Die Dämmerung wob einen zarten Duft um Heilbronn, sie hüllte die Dächer, die alten Türme und Mauern in ihre sanften Schleier, so daß die Stadt in unwirklicher Schönheit, der Erdenschwere entrückt, wie ein Traumbild erschien. Da begann das Abendläuten; zuerst war's eine Glocke, dann läuteten sie alle, durch die schwere Herbstluft kam der Klang nur gedämpft zu mir; hinter den Bergen glühte es noch golden-rot.
Ob die Frau mit den fleißigen Händen und der schönheitsdurstigen Seele das sieht? mußte ich denken. Ich suchte sie mit den Blicken – ja, sie sah alles! Hochaufgerichtet stand sie da und blickte mit den dunklen Augen auf das wunderbare Bild, das vor ihr lag. Sie hielt die Hände gefaltet, und über die stille Gestalt hinweg zogen die gedämpften Glockentöne, die aus der Tiefe klangen.
Anfang Oktober ging's weiter nach Berlin, froh und geborgen fühlte ich mich, als ich mit meiner Nichte und meinem Neffen im Auto saß. Es war schon wie ein Stückchen Heimkehr.
Ich lebte gern in der schönen Villa meines Neffen, die in Steglitz vornehm in einem großen Garten lag. Den Tag über war es sehr still in dem großen, kinderlosen Hause. »Wie in einem Sanatorium,« sagten wir. Ich stand meiner Nichte sehr nahe, sie war ein klarer, wahrhaftiger Mensch und eine mustergültige Hausfrau. Ihre schöne, vornehme Erscheinung paßte in den Rahmen des Hauses, das sie mit natürlicher Würde leitete. Alles um sie her war geordnet, und es tat mir wohl, eine Weile in Reichtum und Schönheit zu leben. Abends kam mein Neffe aus der Stadt, und mit ihm sprudelndes Leben. Er war ein genialer Kaufherr im großen Stil und ist der einzige in seinem Beruf, der mir begegnet ist, dem ich stundenlang zuhören konnte, wenn er über seine Arbeit sprach. Er faßte sie mit einem weiten Blick und fast künstlerischem Schwung auf, neben dem eine kluge Nüchternheit Platz fand. Durch ihn gewann ich für den Kaufmannsstand eine ganz andere Wertschätzung als früher. Ich begriff seine historische Bedeutung und seine Kulturaufgabe für die Völker. Doch waren es nicht nur kaufmännische Interessen, die er pflegte, sondern auch künstlerische, vor allem musikalische, die seine Frau getreulich mit ihm teilte.

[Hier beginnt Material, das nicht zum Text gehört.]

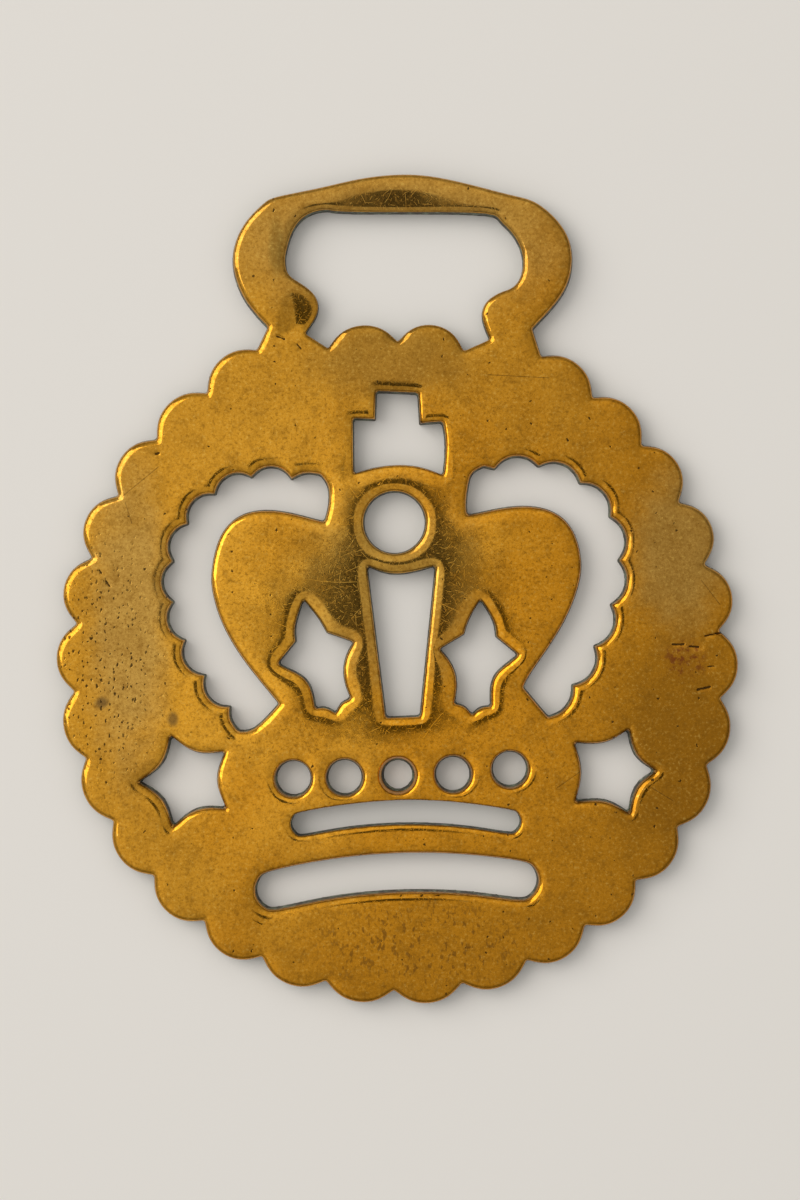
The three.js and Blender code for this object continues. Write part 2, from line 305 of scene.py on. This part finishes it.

Einige Monate blieb ich in Berlin, genoß das Zusammensein mit meinen Verwandten und Freunden und arbeitete an diesem Buch, das ich schon in Königsfeld begonnen hatte. Öfters ging ich für den ganzen Tag zu Jekelius', hörte ihre Stunden an, freute mich an ihrem Singen und ließ mich von Eva-Monika beherrschen. Sie war nun fast drei Jahre alt, ein großes, starkes Kind, klug und aufgeweckt weit über ihre Jahre. So klein sie war, regierte sie eigentlich das Haus, denn ihr Wille war gewaltig. Ich nannte sie nur das »Löwenkind«. Wenn sie sich unbeobachtet glaubte, sang sie bei ihren Spielen mit süßer Vogelstimme Lieder und Händelsche Koloraturen, die sie in den Singstunden ihrer Eltern gehört hatte. Einmal versuchte ich dazu die zweite Stimme zu singen, sie schwieg sofort, und sah mich vernichtend an.

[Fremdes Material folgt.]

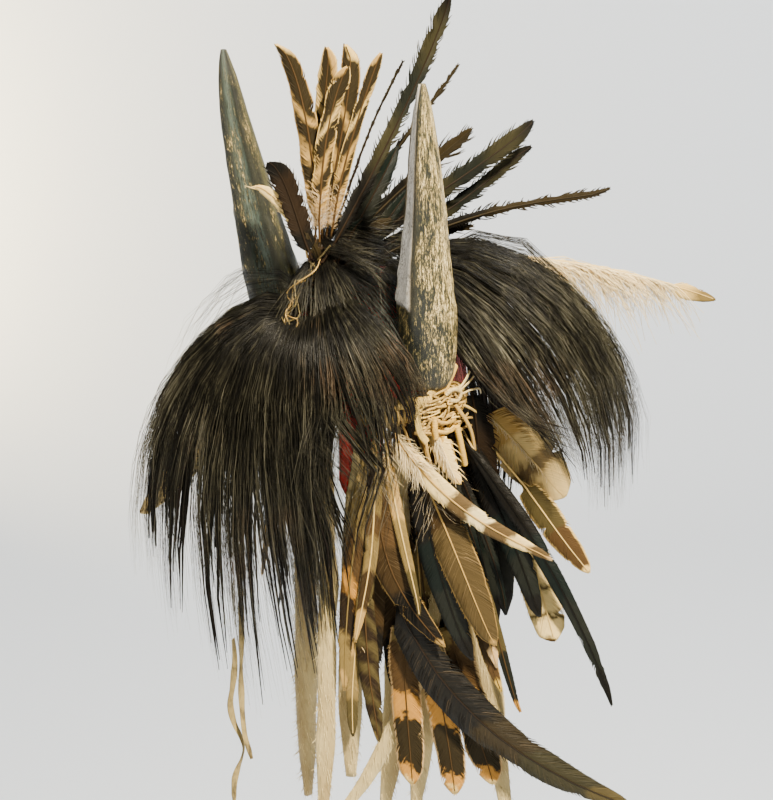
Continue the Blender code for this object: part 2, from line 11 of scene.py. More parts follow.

»Du singst ganz falsch,« sagte sie, »so darf man nicht singen.«
»Wollen wir noch einmal zusammen singen,« sagte ich überredend, »dann wirst du hören, wie hübsch das klingt.«
Sie schüttelte energisch ihren blonden Lockenkopf.
»Nein,« sagte sie, »nein, du singst falsch, und falsch darf man nicht singen.«
In dieser Zeit erhielt ich eine Nachricht, die mich schmerzlich traf. Mein alter Freund Hans Schmidt war schwer erkrankt, und der Arzt gab keine Hoffnung mehr auf Genesung. Für ihn, den Lebensfrohen, war es ein unendlich qualvolles Sich-losreißenmüssen von seiner Arbeit, von jedem Verkehr und vor allem von seiner Musik.
Weihnachten war herangekommen, und da kam für mich das schönste Weihnachtsgeschenk: der Weg zur Heimat wurde plötzlich frei. Freunde riefen mich, Freunde ebneten mir die Wege, ein Freundeshaus öffnete sich mir und bot mir Heimat und Zuflucht.
»Die Zeit war erfüllet,« ich konnte heim.